Jeunes voix sous les ors de Garnier
Le gala de l’Académie de l’Opéra de Paris est un enjeu pour les jeunes chanteurs de l’Opéra, au seuil de leur carrière professionnelle. Si certaines entrées et déplacements sont ici discrètement mis en espace par Pascal Neyron, chacun des interprètes de l'Académie doit démontrer sa présence scénique et sa capacité à tenir un public, avec plus ou moins de finesse selon chacun. Il s’agit pour eux d’une occasion de montrer non seulement leur voix mais aussi leur personnalité artistique propre sur l’une des plus prestigieuses scènes du monde de l’opéra.

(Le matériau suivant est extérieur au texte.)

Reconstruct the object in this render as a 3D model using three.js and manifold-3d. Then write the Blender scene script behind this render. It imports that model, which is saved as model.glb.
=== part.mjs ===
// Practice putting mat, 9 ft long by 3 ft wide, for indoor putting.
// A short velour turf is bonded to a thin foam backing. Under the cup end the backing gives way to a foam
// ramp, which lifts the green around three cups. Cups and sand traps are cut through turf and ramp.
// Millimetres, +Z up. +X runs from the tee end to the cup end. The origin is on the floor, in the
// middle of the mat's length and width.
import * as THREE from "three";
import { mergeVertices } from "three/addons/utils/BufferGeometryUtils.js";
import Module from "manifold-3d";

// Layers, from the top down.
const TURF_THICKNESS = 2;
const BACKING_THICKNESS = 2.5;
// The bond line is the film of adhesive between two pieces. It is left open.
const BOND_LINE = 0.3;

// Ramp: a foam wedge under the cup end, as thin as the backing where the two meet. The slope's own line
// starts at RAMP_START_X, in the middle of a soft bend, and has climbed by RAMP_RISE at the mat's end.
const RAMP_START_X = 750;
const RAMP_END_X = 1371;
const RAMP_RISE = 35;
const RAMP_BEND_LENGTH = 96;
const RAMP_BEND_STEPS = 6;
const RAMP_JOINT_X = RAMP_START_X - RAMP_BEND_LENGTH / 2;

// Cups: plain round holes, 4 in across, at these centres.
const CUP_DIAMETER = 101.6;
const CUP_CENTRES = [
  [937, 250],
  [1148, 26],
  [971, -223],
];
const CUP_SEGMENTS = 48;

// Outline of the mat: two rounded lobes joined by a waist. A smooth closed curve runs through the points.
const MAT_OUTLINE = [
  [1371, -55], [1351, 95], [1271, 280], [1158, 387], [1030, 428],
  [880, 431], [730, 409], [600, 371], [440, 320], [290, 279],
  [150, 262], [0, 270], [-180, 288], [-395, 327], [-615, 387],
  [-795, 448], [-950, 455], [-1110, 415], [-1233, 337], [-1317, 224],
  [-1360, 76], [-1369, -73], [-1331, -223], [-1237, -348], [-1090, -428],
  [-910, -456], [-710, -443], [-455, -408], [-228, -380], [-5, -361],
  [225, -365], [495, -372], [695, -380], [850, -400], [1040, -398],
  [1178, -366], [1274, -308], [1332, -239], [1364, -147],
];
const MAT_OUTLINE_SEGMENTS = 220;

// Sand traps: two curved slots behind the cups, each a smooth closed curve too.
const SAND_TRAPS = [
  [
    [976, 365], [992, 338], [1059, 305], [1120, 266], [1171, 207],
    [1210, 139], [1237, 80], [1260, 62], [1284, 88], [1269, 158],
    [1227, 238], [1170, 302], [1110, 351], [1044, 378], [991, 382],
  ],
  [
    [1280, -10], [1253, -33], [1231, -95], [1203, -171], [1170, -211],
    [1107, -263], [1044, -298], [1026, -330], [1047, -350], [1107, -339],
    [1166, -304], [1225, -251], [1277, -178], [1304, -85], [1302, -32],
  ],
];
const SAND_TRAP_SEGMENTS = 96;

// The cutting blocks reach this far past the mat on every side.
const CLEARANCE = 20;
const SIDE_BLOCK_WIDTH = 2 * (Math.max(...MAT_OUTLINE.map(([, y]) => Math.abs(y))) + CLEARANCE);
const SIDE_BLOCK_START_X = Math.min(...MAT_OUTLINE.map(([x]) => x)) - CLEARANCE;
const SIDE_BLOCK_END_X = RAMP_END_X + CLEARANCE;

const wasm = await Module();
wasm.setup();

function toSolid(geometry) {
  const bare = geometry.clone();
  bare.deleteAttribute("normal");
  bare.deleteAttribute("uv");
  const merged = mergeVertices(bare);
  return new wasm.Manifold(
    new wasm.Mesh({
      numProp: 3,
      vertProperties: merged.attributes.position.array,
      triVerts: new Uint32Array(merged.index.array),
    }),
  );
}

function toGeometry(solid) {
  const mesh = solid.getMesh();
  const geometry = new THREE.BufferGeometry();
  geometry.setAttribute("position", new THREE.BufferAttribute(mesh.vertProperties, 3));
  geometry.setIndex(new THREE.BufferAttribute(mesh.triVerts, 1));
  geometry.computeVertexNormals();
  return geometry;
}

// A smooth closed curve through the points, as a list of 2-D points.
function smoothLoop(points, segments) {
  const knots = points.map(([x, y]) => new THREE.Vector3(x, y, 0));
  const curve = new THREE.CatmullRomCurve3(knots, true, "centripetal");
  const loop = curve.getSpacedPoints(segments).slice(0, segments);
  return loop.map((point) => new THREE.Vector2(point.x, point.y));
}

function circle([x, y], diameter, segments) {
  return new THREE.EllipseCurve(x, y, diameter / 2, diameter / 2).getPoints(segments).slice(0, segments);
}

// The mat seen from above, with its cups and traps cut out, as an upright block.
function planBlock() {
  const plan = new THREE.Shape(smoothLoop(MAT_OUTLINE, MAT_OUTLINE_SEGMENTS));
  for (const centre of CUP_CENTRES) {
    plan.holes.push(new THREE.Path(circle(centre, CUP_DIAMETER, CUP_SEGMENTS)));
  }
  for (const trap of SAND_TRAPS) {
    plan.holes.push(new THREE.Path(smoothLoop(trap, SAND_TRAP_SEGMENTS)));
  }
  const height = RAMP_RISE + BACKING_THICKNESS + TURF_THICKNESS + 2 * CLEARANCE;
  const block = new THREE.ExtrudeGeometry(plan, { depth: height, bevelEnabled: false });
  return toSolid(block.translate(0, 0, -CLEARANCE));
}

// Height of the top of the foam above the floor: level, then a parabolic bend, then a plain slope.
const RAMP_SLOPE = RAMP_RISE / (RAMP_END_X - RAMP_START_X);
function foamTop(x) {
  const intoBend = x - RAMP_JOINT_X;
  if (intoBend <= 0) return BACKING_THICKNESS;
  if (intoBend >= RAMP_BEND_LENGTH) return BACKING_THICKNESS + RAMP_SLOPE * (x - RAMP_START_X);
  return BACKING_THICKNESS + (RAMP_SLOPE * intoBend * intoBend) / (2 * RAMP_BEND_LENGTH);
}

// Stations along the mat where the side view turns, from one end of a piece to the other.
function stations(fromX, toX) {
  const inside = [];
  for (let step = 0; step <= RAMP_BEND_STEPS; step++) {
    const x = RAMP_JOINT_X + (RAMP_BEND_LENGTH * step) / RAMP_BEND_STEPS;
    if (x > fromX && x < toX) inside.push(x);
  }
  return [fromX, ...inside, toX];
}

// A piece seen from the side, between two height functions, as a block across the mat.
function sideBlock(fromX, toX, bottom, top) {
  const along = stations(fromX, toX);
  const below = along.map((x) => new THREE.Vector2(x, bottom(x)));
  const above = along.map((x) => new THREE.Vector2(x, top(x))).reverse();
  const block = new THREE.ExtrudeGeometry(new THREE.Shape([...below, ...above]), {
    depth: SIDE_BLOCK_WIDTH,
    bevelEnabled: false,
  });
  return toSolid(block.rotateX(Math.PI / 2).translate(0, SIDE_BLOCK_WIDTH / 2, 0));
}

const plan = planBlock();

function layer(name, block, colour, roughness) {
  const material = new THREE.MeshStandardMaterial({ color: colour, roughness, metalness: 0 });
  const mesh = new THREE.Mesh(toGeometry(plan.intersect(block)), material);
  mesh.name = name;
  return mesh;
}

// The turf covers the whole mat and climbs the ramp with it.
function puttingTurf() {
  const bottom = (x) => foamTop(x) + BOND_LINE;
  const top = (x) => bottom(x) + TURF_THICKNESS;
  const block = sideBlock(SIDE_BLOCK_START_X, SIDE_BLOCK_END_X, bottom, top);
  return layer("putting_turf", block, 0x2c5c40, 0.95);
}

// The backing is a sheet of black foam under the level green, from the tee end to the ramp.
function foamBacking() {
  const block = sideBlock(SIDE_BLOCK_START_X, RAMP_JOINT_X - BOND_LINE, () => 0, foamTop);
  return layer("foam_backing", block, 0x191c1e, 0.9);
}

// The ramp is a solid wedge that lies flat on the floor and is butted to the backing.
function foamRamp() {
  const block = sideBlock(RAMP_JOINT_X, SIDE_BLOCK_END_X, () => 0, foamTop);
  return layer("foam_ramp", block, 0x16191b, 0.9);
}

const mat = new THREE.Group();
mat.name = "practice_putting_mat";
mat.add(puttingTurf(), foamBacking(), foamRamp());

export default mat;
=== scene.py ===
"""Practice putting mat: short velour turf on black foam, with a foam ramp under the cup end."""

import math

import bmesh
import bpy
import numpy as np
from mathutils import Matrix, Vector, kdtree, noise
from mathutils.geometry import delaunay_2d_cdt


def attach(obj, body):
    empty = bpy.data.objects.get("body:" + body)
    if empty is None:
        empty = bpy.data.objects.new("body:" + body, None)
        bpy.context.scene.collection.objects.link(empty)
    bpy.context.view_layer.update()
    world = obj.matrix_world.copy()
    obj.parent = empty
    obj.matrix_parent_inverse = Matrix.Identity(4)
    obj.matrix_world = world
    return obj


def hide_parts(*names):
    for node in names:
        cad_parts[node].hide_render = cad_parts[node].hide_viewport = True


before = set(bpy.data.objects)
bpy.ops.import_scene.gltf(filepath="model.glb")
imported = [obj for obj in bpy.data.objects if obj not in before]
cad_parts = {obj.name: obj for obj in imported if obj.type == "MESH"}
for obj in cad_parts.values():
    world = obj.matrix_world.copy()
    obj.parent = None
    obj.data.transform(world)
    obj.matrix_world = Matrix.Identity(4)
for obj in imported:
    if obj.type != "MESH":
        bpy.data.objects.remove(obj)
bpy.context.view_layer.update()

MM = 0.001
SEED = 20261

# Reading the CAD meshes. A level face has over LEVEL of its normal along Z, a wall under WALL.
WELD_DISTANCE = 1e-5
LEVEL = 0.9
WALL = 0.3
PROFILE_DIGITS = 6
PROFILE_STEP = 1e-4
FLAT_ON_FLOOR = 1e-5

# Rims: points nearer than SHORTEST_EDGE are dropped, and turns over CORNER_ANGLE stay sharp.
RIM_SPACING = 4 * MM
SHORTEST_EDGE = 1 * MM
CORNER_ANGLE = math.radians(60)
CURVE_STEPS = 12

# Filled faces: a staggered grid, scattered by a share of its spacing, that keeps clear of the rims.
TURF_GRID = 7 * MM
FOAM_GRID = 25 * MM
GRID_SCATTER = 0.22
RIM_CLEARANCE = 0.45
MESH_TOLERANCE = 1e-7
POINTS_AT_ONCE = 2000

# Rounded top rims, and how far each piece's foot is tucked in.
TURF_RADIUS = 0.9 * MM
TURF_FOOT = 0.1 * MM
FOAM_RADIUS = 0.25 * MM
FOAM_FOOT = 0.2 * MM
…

Ils sont accompagnés en cela par l’Orchestre de l’Opéra de Paris où se distinguent aussi des jeunes visages d'instrumentistes de l’Académie, répartis dans les pupitres de cordes. La baguette pleine d’entrain de Patrick Lange oublie parfois de réguler la puissance de l’orchestre qui, n’étant pas en fosse, couvre alors les voix.

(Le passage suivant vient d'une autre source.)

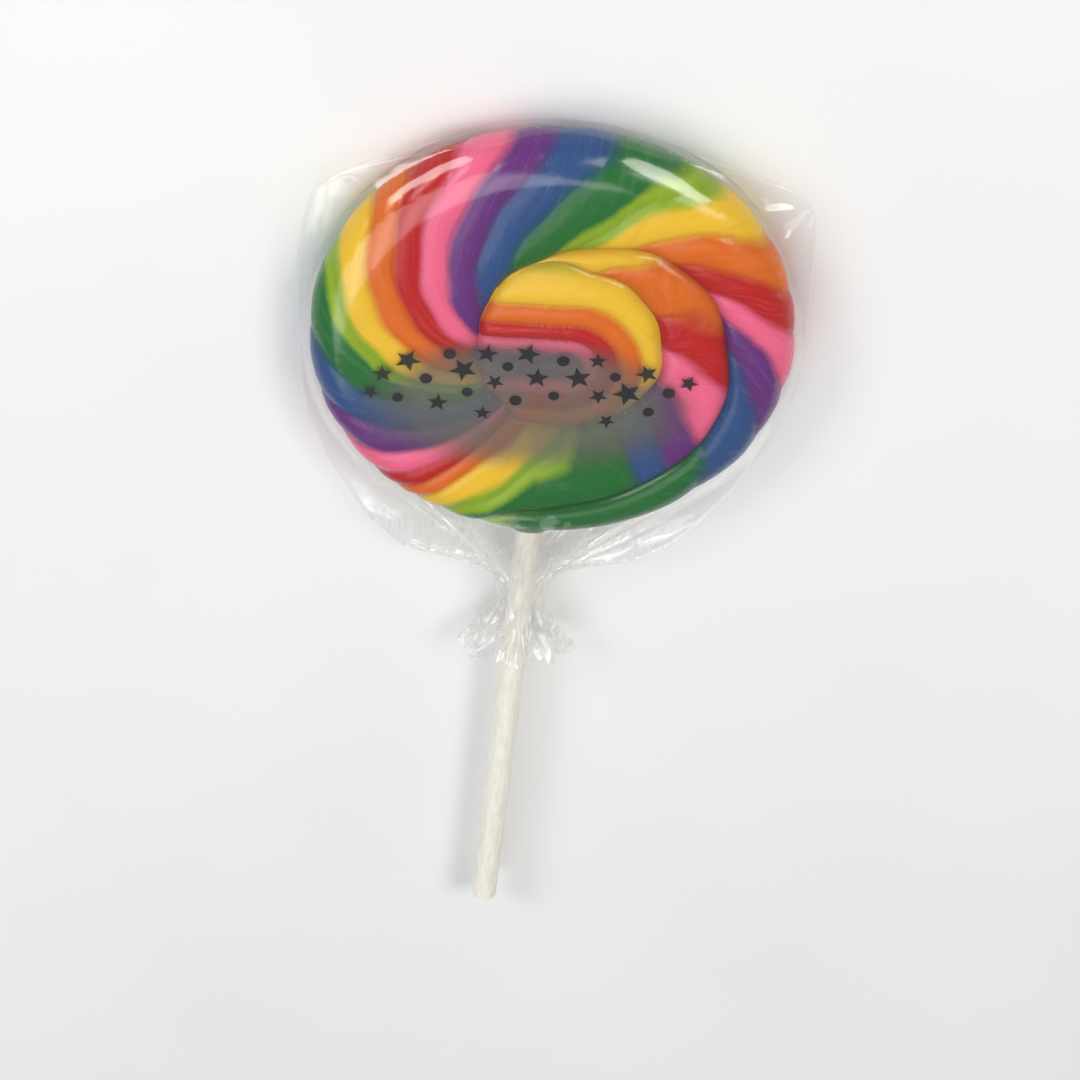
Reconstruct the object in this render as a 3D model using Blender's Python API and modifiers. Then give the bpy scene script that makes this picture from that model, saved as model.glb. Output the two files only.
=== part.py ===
"""A swirl lollipop lying on its back: a flat coiled boiled sweet on a stick, in a clear film wrapper.

The origin is on the flat back of the sweet, at its centre. +Z points out of the shown face,
+Y towards the top of the sweet, and the stick runs along -Y.
"""

import math

import bpy
import numpy as np

MM = 0.001
TAU = 2 * math.pi

# The sweet: a twisted rope of sugar, coiled and pressed into a disc with a round edge
CANDY_RADIUS = 35 * MM
CANDY_THICKNESS = 10 * MM
EDGE_REACH = 6 * MM
COLUMNS = 132
FACE_RINGS = 22
EDGE_RINGS = 11
MIDDLE = CANDY_THICKNESS / 2
FACE_RADIUS = CANDY_RADIUS - EDGE_REACH

# The coil of the rope. Places along it are in degrees turned anticlockwise from its outer end.
ROPE_END = math.radians(-110)
ROPE_TURNED = 600.0
THIN_END = 14.0
TAIL = 60.0
COLUMN_TWIST = math.radians(50)
TWIST_SHARE = 0.55
RULE_BLUR = 8

# The rope's inner edge, as shares of the disc's radius: a thin end on the rim, a turn that widens
# towards the upper left, then a turn inside it that thins out above the core
EDGE_PLACES = (
    (0, 1.0), (14, 0.86), (30, 0.81), (80, 0.775), (110, 0.725), (140, 0.70), (170, 0.61), (200, 0.50),
    (230, 0.41), (260, 0.345), (290, 0.305), (330, 0.32), (360, 0.36), (410, 0.40), (440, 0.43),
    (470, 0.455), (500, 0.45), (540, 0.43), (600, 0.43),
)

# Stripes passed along the rope's outer edge and its inner edge, seven to a cycle of colours
OUTER_STRIPES = (
    (0, 0.6), (8, 0.8), (52, 1.2), (72, 2), (86, 3), (100, 4), (121, 5), (134, 6), (155, 7), (181, 8),
    (193, 9), (204, 10), (216, 11), (230, 12), (244, 13), (258, 14), (279, 15), (294, 16), (309, 17),
    (323, 18), (340, 19.2), (347, 20.4), (353, 21.4), (360, 22.0), (405, 22.3), (416, 23), (425, 24),
    (437, 25), (462, 26), (500, 27), (530, 27.7), (560, 28.3), (600, 28.6),
)
INNER_STRIPES = (
    (0, 0.6), (8, 0.8), (41, 1), (71, 1.5), (91, 2), (117, 3), (131, 4), (146, 5), (163, 6), (181, 7),
    (214, 8), (238, 9), (259, 10), (280, 11), (305, 12.6), (326, 14.8), (341, 16.6), (348, 18),
    (356, 19.6), (372, 20.8), (400, 21.6), (420, 22.6), (440, 24), (470, 25.6), (500, 26.6),
    (545, 27.5), (600, 28.4),
)
STRIPES = 7
WIDE_YELLOW = 0.25

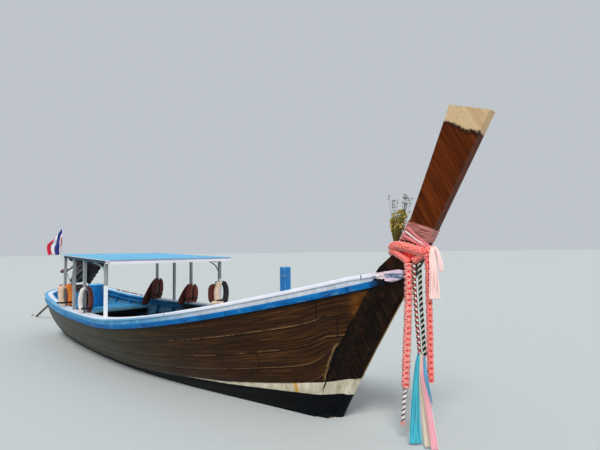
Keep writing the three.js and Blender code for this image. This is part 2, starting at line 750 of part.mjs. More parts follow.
// Life jackets hung on the posts: a back inboard of the post, and two fronts that hang beside it
const JACKETS = [
  { name: "life_jacket_starboard_aft", post: 3, side: -1, low: 896, high: 1352, half: 165, look: look.orange },
  { name: "life_jacket_starboard_front", post: 1, side: -1, low: 890, high: 1385, half: 165, look: look.cream },
  { name: "life_jacket_port_aft", post: 3, side: 1, low: 896, high: 1372, half: 160, look: look.brownRed },
  { name: "life_jacket_port_middle", post: 1, side: 1, low: 890, high: 1290, half: 165, look: look.brownRed },
  { name: "life_jacket_port_front", post: 0, side: 1, low: 900, high: 1392, half: 185, look: look.cream },
];
const JACKET = { back: 125, front: 70, neck: 85, shoulder: 120 };
for (const { name, post, side, low, high, half, look: cloth } of JACKETS) {
  const { x, half: postHalf } = POSTS[post];
  const inner = postY(x) - postHalf - GAP;
  const slot = postHalf + 6;
  const plan = [
    [-half, inner - JACKET.back],
    [half, inner - JACKET.back],
    [half, inner + 2 * postHalf + JACKET.front],
    [slot, inner + 2 * postHalf + JACKET.front],
    [slot, inner],
    [-slot, inner],
    [-slot, inner + 2 * postHalf + JACKET.front],
    [-half, inner + 2 * postHalf + JACKET.front],
  ];
  const shape = new THREE.Shape(plan.map(([px, py]) => new THREE.Vector2(x + px, side * py)));
  const foot = Math.max(low, capTop(x + half) + 4, capTop(x - half) + 4);
  const body = new THREE.ExtrudeGeometry(shape, { depth: high - JACKET.shoulder - foot, bevelEnabled: false });
  const [a, b] = [side * (inner - JACKET.back), side * inner].sort((p, q) => p - q);
  const neck = box([x - JACKET.neck, a, high - JACKET.shoulder - 5], [x + JACKET.neck, b, high]);
  put(name, joined(body.translate(0, 0, foot), neck), cloth);
}

// Cloth, garlands, cords and ribbons hung on the stem

// A round cord through points
function cord(points, radius, sides = 8, pieces = 40) {
  const curve = new THREE.CatmullRomCurve3(points.map((p) => new THREE.Vector3(...p)), false, "catmullrom", 0.5);
  const ring = range(sides).map((i) => {
    const a = (2 * Math.PI * i) / sides;
    return new THREE.Vector2(radius * Math.cos(a), radius * Math.sin(a));
  });
  return new THREE.ExtrudeGeometry(new THREE.Shape(ring), { extrudePath: curve, steps: pieces, bevelEnabled: false });
}
// A ribbon through points that each have a width; its face is turned to starboard of the bow
function ribbon(points, thick = 6) {
  const across = new THREE.Vector3(0.707, 0.707, 0);
  const normal = new THREE.Vector3(0.707, -0.707, 0).multiplyScalar(thick / 2);
  const corners = [
    [-1, 1],
    [1, 1],
    [1, -1],
    [-1, -1],
  ];
  return beam(
    points.map(([x, y, z, wide]) =>
      corners.map(([u, v]) =>
        new THREE.Vector3(x, y, z).addScaledVector(across, (u * wide) / 2).addScaledVector(normal, v).toArray(),
      ),
    ),
  );
}

// The stem plate's back edge
function stemBack(z) {
  for (const i of range(STEM_BACK.length - 1)) {
    const [x0, z0] = STEM_BACK[i];
    const [x1, z1] = STEM_BACK[i + 1];
    if (z <= z0 && z >= z1) return lerp(x1, x0, (z - z1) / (z0 - z1));
  }
  return STEM_BACK[0][0];
}
// A band round the stem, from an outline in the XZ plane that reaches past the stem on both edges
function roundStem(outline, thick) {
  const zs = outline.map(([, z]) => z);
  const [low, high] = [Math.min(...zs) - 20, Math.max(...zs) + 20];
  const bends = STEM_BACK.map(([, z]) => z).filter((z) => z > low && z < high);
  const back = [low, ...bends.sort((a, b) => a - b), high].map((z) => [stemBack(z) - SEAT, z]);
  const core = plateXZ([...back, [stemFront(high) + SEAT, high], [stemFront(low) + SEAT, low]], 2 * (STEM_HALF + 0.8));
  return cut(plateXZ(outline, 2 * (STEM_HALF + 0.8 + thick)), core);
}
const WRAP = 12;
put(
  "stem_wrap",
  roundStem(
    [
      [stemBack(2092) - WRAP, 2092],
      [stemBack(2303) - WRAP, 2303],
      [stemFront(2165) + WRAP, 2165],
      [stemFront(2040) + WRAP, 2040],
    ],
    WRAP,
  ),
  look.palePink,
);
const LOOP = { low: 1842, frontLow: 1935, front: 5465, thick: 52 };
put(
  "garland_loop",
  roundStem(
    [
      [stemBack(1925) - 46, 1925],
      [stemBack(2040) - 46, 2040],
      [5120, 2068],
      [5300, 2040],
      [LOOP.front, 2010],
      [LOOP.front, LOOP.frontLow],
      [5402, LOOP.frontLow],
      [5376, LOOP.low],
      [5168, LOOP.low],
    ],
    LOOP.thick,
  ),
  look.coral,
);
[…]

La diversité du programme en soutient l’intérêt : Mozart côtoie Poulenc, les airs et ensembles connus sont entremêlés de bijoux lyriques. Précédées par un prélude orchestral d’une grande richesse en timbres instrumentaux, les chansons de Lel mettent à l’honneur la voix de contre-ténor de Fernando Escalona. Particulièrement détendu sur le plateau, il offre un chant à la fois touchant et railleur. Malgré un vibrato chevrotant dans le médium, sa voix se déploie dans une phrase a cappella immatérielle dont les notes aiguës sont assurées et libres. Au dédaigneux Lel répond le timbre onctueux et émouvant de Kseniia Proshina, qui interprète La Fille de neige, rôle figurant déjà à son répertoire. Parmi la troupe des jeunes chanteurs, elle démontre une grande maîtrise dans l’alliance entre le vocal et le scénique. Elle propose un phrasé habité et ciselé, sans rupture de sens, imprégné de la douleur des mots et de la musique. Versatile dans le jeu, elle est une Clorinde (Cenerentola, Rossini) tout aussi moqueuse. Les chanteurs vont et viennent ainsi entre un répertoire léger musicalement et dramatiquement à des œuvres plus chargées émotionnellement et vocalement. La voix pure de Liubov Medvedeva se rit des suraigus de Blondchen qu’elle atteint avec facilité. Elle a cependant tendance à effacer les consonnes autant dans sa prononciation allemande que française (« Doute de la lumière », Hamlet, Thomas), faisant disparaître le texte – et donc le jeu – au profit des seules notes. La légèreté de sa voix peine parfois à passer la rampe, notamment dans les forte et les ensembles. Le ténor Tobias Westman offre un timbre sombre et alangui aux aigus assumés et puissants. Malgré une diction irréprochable, il fournit un jeu figé et naïf à la fois dans l’air de Belmonte (« Kostanze ! […] O wie ängstlich », L'Enlèvement au Sérail, Mozart) et dans son interprétation du Chevalier de la Force. Il démontre cependant une agilité de nuance remarquée dans la conduite de ses piani aigus.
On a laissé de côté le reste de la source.